Begin at the Bunny Flat trailhead and head towards the historic Sierra Club Horse Camp Lodge.

The first leg of the hike is a steady climb up through the trees. Horse Camp is two miles into the journey, and many will end their hike here to stay overnight.

From Horse Camp, the route continues up the mountain and through the valley.

It’s uphill every step of the way, but the views of mountains that continue to reveal themselves as you walk make it well worth it.

The last part is the hardest, but you’ll be rewarded with a viewpoint at Helen Lake!

Set up camp and spend the night or head back down the way you came. Either way, give yourself a pat on the back for ascending one of the toughest mountains in the area!
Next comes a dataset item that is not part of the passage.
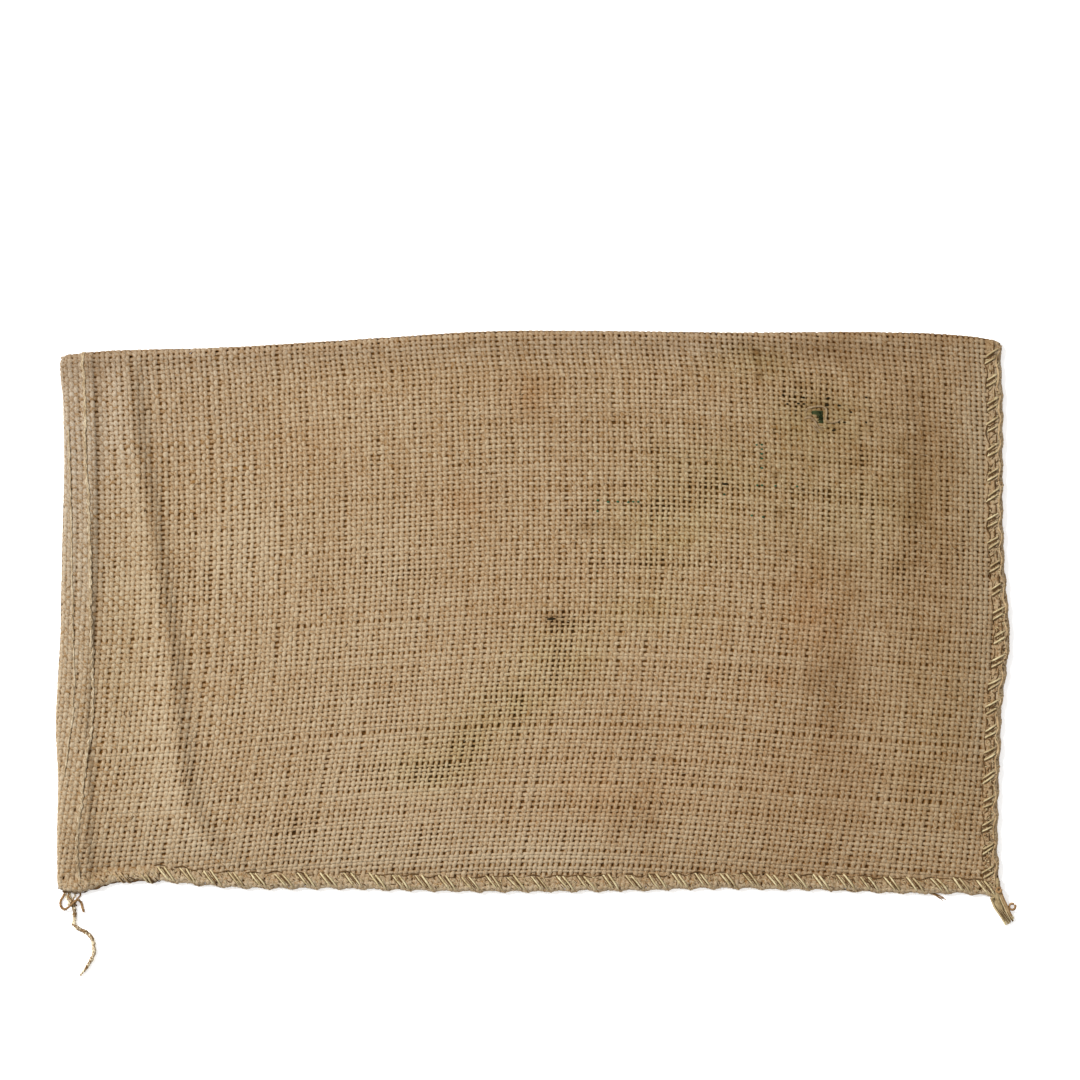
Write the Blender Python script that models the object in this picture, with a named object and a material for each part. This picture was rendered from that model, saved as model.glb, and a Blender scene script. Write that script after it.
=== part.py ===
"""A small burlap sack lying empty on its back, mouth towards -X.

One cut of jute cloth is folded along +Y, overcast down the side seam (-Y) and
across the bottom seam (+X), and hemmed round its open mouth (-X). It rests flat
on z = 0. Ends of the sewing twine stay on two corners. Metres, +Z up.
"""
import bpy
import bmesh
from math import exp, hypot, sqrt
from mathutils import Vector

# Driving dimensions
SACK_LENGTH = 0.500  # nominal, mouth to bottom seam
SACK_WIDTH = 0.295  # nominal, side seam to fold
PLY = 0.0014  # one thickness of cloth
POCKET_GAP = 0.0088  # clear height inside where the sack stands fullest

HEM_WIDTH = 0.0178
HEM_OUTER_STEP = 0.0010  # how far the turned hem stands above the panel
HEM_INNER_STEP = 0.0007  # and into the pocket
HEM_VALLEY_DEPTH = 0.0008
HEM_VALLEY_WIDTH = 0.0035
LIP_ROUNDING = 0.0016

SEAM_WIDTH = 0.0078
SEAM_HEIGHT = 0.0048
SEAM_EDGE_HEIGHT = 0.0021  # height of the seam's outermost line
SEAM_UNDERCUT = 0.0012  # how far inside that line it meets the surface
FOLD_RADIUS = 0.0050
FOLD_EDGE_HEIGHT = 0.0036
FOLD_UNDERCUT = 0.0026
FOLD_FULLNESS = 0.64  # share of the gap that the bend of the fold keeps open
SEAM_PULL = 0.026  # over which the panel climbs away from a seam
FOLD_SLOPE = 0.040
CORNER_RADIUS = 0.0045

POCKET_SEAM_INSET = SEAM_WIDTH + 0.0022
POCKET_FOLD_INSET = 0.0034
POCKET_LEAST_GAP = 0.0006
MOUTH_OVERRUN = 0.012  # how far the pocket's cutter reaches out of the mouth

TWINE_DIAMETER = 0.0018
YARN_DIAMETER = 0.0010
STUB_DIAMETERS = (0.0036, 0.0040, 0.0046, 0.0054, 0.0062, 0.0064)

# The four edges as laid out, each as (along, across): the cloth's real waver.
FOLD_EDGE = (
    (-0.2505, 0.1365), (-0.2242, 0.1391), (-0.1712, 0.1405), (-0.1182, 0.1434),
    (-0.0784, 0.1460), (-0.0254, 0.1492), (0.0276, 0.1497), (0.1071, 0.1487),
    (0.1866, 0.1489), (0.2263, 0.1471), (0.2480, 0.1442),
)
SIDE_SEAM_EDGE = (
    (-0.2523, -0.1450), (-0.2465, -0.1478), (-0.2348, -0.1465), (-0.2215, -0.1424),
    (-0.1977, -0.1418), (-0.1579, -0.1450), (-0.1049, -0.1455), (-0.0254, -0.1471),
    (0.0541, -0.1465), (0.0938, -0.1455), (0.1601, -0.1465), (0.1998, -0.1481),
    (0.2263, -0.1481), (0.2475, -0.1504),
)
MOUTH_EDGE = (
    (-0.1450, -0.2523), (-0.1147, -0.2520), (-0.0882, -0.2512), (-0.0617, -0.2523),
    (-0.0405, -0.2518), (-0.0140, -0.2502), (0.0284, -0.2491), (0.0496, -0.2486),
    (0.0814, -0.2480), (0.1132, -0.2486), (0.1264, -0.2502), (0.1365, -0.2505),
)
BOTTOM_SEAM_EDGE = (
    (-0.1504, 0.2475), (-0.1359, 0.2465), (-0.1147, 0.2459), (-0.0776, 0.2470),
    (-0.0458, 0.2486), (-0.0299, 0.2507), (-0.0140, 0.2523), (0.0125, 0.2507),
    (0.0337, 0.2491), (0.0602, 0.2486), (0.1132, 0.2486), (0.1291, 0.2475),
    (0.1442, 0.2480),
)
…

What to Bring for Hikes Near Mt Shasta

the road leading to mt shasta in the mountains of caliifornia

Day pack: No need for a giant backpack for these day hikes near Mt Shasta! Just bring a comfortable day pack.

Look for something with a mesh back panel, so it’s less hot and sweaty against your back, and perhaps something with waist straps and a shoulder strap to help distribute weight if you’re someone who gets back pain easily *raises 80-year-old hand*.

I love the Osprey day pack – it’s cheap but durable, so comfortable, and has all the features you need for a day hike.

Sunscreen: Wear this every time you go out hiking, no matter your skin tone or what the weather looks like. I suggest at least SPF 50 every time you are hiking outdoors, especially if altitude is involved!

Sunglasses: You’ll want these when you are hiking on exposed trails on sunny days, for both comfort and safety!

Hat: To keep the sun off your face while hiking, I suggest a baseball hat or a visor.

Hiking poles: These lightweight trekking poles from Black Diamond will help you keep your footing on rocky or steep parts of these Shasta trails.

Hiking boots: You’ll want good, possibly waterproof hiking shoes for these Shasta hikes!

I own and love my pair of Ahnu Sugarpine hiking boots and recommend it for other women – especially if you have wide feet like I do! My male hiker friends like and recommend the  KEEN Durand boots.

First aid kit: You’ll want to pack a small kit with the things you need — but in my opinion, it’s better to buy a pre-made first aid kit as it’ll likely cover things you might forget. I recommend this HART Weekend First Aid kit.

Camera: I use and love my Sony A6000! It’s mirrorless, so it’s lightweight and perfect for a high-quality camera that won’t weigh your pack down.